Section ten of the bill prohibits an officer or employee of an executive agency from creating or sending a record using a non-official electronic messaging account unless such officer or employee: (1) copies an official electronic messaging account of the officer or employee in the original creation or transmission of the record, or (2) forwards a complete copy of the record to an official electronic messaging account of the officer or employee not later than 20 days after the original creation or transmission of the record. Provides for disciplinary action against an agency officer or employee for an intentional violation of such prohibition.

==Legislative history==
The Presidential and Federal Records Act Amendments of 2014 was introduced into the United States House of Representatives on March 18, 2013 by Rep.

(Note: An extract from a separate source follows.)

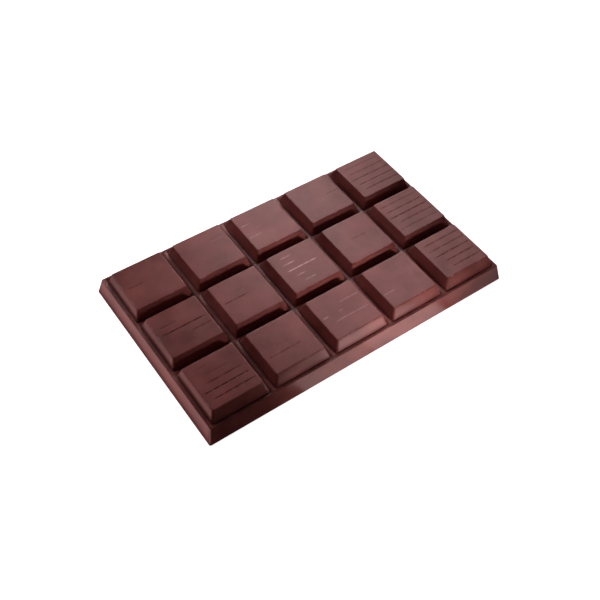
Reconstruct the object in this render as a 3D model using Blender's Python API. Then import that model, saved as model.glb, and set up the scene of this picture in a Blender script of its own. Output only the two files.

Elijah E. Cummings (D, MD-7). It was referred to the United States House Committee on Oversight and Government Reform. It was reported (amended) on June 25, 2013 alongside House Report 113-127. On January 14, 2014, the House voted in Roll Call Vote 18 to pass the bill 420-0. The United States Senate received the bill on January 15, 2014 and referred it to the United States Senate Committee on Homeland Security and Governmental Affairs. On September 10, 2014, the Senate voted with unanimous consent to pass an amended version of the bill, sending it back to the House for reconsideration.

Rep. Cummings, who introduced the bill, said "I applaud the Senate for passing this good government bill that will give the American people timely access to the records presidents create while they are in office."